- **Job**: Nothing but the lines from the one with "color(manganese)" to the final line should be returned, each exactly as it appears.
[BEGIN]
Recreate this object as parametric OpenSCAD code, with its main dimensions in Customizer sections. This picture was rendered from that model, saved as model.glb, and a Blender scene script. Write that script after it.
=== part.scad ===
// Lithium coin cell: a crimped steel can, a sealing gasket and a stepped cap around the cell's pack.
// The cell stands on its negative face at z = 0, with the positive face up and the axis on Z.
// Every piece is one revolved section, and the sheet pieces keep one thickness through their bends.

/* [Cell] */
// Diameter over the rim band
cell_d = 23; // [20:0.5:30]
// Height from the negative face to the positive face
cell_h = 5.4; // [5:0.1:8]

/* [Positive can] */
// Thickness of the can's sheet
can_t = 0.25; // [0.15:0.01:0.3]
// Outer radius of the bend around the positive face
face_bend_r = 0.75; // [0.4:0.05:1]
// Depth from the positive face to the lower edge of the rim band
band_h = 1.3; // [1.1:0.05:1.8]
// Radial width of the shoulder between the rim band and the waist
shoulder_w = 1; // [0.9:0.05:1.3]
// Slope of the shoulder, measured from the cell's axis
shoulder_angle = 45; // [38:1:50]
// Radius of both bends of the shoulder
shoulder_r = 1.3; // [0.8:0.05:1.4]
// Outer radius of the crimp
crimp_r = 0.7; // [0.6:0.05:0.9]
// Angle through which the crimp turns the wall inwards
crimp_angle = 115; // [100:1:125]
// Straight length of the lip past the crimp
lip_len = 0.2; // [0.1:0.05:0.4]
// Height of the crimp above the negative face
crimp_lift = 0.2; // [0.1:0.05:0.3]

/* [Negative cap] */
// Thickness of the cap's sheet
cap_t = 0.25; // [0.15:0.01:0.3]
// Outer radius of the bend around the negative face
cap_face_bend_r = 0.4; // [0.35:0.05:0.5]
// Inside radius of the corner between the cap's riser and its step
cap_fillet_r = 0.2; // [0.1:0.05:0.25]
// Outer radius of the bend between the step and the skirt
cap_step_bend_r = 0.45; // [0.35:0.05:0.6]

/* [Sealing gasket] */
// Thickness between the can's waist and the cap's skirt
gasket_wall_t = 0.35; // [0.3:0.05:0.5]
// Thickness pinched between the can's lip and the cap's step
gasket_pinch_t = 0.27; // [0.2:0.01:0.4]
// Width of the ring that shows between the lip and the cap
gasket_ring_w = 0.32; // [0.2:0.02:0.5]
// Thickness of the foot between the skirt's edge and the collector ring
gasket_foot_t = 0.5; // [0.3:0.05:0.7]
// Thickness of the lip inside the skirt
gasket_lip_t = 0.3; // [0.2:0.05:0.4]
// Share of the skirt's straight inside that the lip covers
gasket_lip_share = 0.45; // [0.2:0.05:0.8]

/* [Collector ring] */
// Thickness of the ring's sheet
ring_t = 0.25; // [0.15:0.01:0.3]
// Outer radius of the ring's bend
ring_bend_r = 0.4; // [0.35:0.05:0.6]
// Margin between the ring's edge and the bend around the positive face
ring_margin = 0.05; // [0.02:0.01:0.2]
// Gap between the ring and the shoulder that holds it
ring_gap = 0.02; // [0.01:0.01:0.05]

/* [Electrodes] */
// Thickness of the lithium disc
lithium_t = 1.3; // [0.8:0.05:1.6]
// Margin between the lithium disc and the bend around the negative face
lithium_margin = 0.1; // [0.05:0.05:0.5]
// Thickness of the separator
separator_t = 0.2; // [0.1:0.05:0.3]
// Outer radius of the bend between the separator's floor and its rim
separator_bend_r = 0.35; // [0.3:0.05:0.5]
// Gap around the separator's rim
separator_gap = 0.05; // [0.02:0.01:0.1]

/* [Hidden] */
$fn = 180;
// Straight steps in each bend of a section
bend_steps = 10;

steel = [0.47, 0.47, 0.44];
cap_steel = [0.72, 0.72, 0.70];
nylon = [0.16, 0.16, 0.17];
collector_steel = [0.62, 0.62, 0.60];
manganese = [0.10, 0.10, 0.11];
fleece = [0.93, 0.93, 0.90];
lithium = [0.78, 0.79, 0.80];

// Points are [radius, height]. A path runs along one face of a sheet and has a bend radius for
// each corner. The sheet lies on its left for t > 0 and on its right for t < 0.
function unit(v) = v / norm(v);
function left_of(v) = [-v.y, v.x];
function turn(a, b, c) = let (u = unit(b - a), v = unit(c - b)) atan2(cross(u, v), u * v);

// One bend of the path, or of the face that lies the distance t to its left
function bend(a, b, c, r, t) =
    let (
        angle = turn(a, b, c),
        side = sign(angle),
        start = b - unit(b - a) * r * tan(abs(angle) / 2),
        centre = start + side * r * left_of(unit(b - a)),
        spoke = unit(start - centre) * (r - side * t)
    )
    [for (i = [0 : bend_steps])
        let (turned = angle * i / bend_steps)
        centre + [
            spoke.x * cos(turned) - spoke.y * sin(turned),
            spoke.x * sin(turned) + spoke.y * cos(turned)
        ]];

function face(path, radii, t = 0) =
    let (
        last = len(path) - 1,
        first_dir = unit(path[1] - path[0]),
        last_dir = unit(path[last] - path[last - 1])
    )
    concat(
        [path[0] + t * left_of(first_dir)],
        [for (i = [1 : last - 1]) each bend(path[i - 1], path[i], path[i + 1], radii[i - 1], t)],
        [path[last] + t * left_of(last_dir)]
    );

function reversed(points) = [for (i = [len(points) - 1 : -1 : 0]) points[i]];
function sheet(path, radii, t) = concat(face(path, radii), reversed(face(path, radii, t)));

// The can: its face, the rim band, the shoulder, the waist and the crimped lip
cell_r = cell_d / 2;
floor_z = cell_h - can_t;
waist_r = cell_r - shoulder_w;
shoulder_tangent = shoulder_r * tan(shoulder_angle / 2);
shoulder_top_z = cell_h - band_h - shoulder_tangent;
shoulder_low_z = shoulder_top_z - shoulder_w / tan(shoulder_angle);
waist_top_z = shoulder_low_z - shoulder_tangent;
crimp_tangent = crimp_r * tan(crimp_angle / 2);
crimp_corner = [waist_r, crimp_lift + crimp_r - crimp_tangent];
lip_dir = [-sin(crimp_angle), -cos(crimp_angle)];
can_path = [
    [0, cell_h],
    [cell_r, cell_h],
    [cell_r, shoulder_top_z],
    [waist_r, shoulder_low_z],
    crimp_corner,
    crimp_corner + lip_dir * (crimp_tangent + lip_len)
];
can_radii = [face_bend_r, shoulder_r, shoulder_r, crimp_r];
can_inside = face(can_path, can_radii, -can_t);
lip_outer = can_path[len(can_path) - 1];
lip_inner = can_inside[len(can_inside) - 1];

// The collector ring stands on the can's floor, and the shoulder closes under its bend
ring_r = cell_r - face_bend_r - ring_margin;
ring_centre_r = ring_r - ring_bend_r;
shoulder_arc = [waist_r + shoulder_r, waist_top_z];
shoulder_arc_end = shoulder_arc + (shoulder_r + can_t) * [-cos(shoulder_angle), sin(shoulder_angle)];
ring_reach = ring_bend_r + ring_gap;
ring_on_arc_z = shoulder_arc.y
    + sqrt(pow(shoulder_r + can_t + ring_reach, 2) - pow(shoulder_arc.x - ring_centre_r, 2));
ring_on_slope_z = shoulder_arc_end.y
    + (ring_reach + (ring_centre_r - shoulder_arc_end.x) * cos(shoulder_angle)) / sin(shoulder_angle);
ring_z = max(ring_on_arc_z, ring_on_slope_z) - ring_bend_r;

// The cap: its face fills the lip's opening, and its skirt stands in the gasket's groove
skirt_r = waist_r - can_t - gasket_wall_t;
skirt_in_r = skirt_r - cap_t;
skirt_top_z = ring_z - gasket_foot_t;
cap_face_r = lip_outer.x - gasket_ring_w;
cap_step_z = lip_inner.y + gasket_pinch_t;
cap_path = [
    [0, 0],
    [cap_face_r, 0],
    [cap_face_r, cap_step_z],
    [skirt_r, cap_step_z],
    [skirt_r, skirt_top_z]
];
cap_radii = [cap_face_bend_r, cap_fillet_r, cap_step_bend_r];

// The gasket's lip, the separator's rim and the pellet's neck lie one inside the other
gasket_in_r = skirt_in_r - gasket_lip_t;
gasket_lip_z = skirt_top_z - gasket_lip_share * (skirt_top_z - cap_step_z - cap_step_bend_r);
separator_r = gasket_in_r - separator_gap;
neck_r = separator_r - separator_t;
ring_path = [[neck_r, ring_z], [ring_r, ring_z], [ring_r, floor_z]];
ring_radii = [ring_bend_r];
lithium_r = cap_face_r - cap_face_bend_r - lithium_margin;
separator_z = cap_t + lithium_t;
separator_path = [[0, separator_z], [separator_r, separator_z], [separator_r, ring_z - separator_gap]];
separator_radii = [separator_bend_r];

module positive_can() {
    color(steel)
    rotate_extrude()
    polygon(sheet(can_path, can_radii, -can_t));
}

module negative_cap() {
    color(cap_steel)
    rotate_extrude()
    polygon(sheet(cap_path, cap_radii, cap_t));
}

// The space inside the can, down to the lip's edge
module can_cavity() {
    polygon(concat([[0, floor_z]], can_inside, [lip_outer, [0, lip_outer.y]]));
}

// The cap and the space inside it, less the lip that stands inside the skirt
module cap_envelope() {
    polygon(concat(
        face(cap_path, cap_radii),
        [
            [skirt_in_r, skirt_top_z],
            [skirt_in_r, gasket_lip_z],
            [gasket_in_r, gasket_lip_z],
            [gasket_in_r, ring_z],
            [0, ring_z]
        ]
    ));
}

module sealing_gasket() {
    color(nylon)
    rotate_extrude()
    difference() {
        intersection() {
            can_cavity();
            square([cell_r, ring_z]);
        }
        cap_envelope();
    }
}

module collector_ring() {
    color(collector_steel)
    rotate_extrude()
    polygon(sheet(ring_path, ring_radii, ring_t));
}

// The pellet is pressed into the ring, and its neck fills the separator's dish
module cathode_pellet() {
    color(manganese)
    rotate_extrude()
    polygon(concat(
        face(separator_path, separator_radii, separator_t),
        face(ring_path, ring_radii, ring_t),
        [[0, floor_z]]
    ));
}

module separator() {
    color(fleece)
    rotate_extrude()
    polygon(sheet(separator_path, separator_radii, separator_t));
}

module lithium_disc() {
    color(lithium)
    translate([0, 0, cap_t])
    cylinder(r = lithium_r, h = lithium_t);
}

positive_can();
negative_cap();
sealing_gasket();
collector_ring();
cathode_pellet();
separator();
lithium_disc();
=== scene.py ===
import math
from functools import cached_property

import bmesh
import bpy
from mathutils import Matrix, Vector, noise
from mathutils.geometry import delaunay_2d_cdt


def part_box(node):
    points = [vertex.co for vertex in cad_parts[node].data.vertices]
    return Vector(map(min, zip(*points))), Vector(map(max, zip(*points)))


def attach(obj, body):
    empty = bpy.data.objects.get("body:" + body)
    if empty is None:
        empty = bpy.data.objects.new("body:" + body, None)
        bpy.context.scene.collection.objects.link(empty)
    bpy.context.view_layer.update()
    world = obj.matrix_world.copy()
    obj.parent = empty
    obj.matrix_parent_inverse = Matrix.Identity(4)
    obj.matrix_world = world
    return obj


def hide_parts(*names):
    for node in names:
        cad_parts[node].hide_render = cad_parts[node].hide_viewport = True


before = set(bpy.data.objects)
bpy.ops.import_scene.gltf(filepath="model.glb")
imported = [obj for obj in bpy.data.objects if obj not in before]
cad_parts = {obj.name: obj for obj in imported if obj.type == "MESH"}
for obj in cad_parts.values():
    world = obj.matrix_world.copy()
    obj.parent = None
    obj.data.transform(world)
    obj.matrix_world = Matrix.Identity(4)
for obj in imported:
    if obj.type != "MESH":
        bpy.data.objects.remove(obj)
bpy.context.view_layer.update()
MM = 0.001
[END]
- **Right answer**:
    color(manganese)
    rotate_extrude()
    polygon(concat(
        face(separator_path, separator_radii, separator_t),
        face(ring_path, ring_radii, ring_t),
        [[0, floor_z]]
    ));
}

module separator() {
    color(fleece)
    rotate_extrude()
    polygon(sheet(separator_path, separator_radii, separator_t));
}

module lithium_disc() {
    color(lithium)
    translate([0, 0, cap_t])
    cylinder(r = lithium_r, h = lithium_t);
}

positive_can();
negative_cap();
sealing_gasket();
collector_ring();
cathode_pellet();
separator();
lithium_disc();
=== scene.py ===
import math
from functools import cached_property

import bmesh
import bpy
from mathutils import Matrix, Vector, noise
from mathutils.geometry import delaunay_2d_cdt


def part_box(node):
    points = [vertex.co for vertex in cad_parts[node].data.vertices]
    return Vector(map(min, zip(*points))), Vector(map(max, zip(*points)))


def attach(obj, body):
    empty = bpy.data.objects.get("body:" + body)
    if empty is None:
        empty = bpy.data.objects.new("body:" + body, None)
        bpy.context.scene.collection.objects.link(empty)
    bpy.context.view_layer.update()
    world = obj.matrix_world.copy()
    obj.parent = empty
    obj.matrix_parent_inverse = Matrix.Identity(4)
    obj.matrix_world = world
    return obj


def hide_parts(*names):
    for node in names:
        cad_parts[node].hide_render = cad_parts[node].hide_viewport = True


before = set(bpy.data.objects)
bpy.ops.import_scene.gltf(filepath="model.glb")
imported = [obj for obj in bpy.data.objects if obj not in before]
cad_parts = {obj.name: obj for obj in imported if obj.type == "MESH"}
for obj in cad_parts.values():
    world = obj.matrix_world.copy()
    obj.parent = None
    obj.data.transform(world)
    obj.matrix_world = Matrix.Identity(4)
for obj in imported:
    if obj.type != "MESH":
        bpy.data.objects.remove(obj)
bpy.context.view_layer.update()
MM = 0.001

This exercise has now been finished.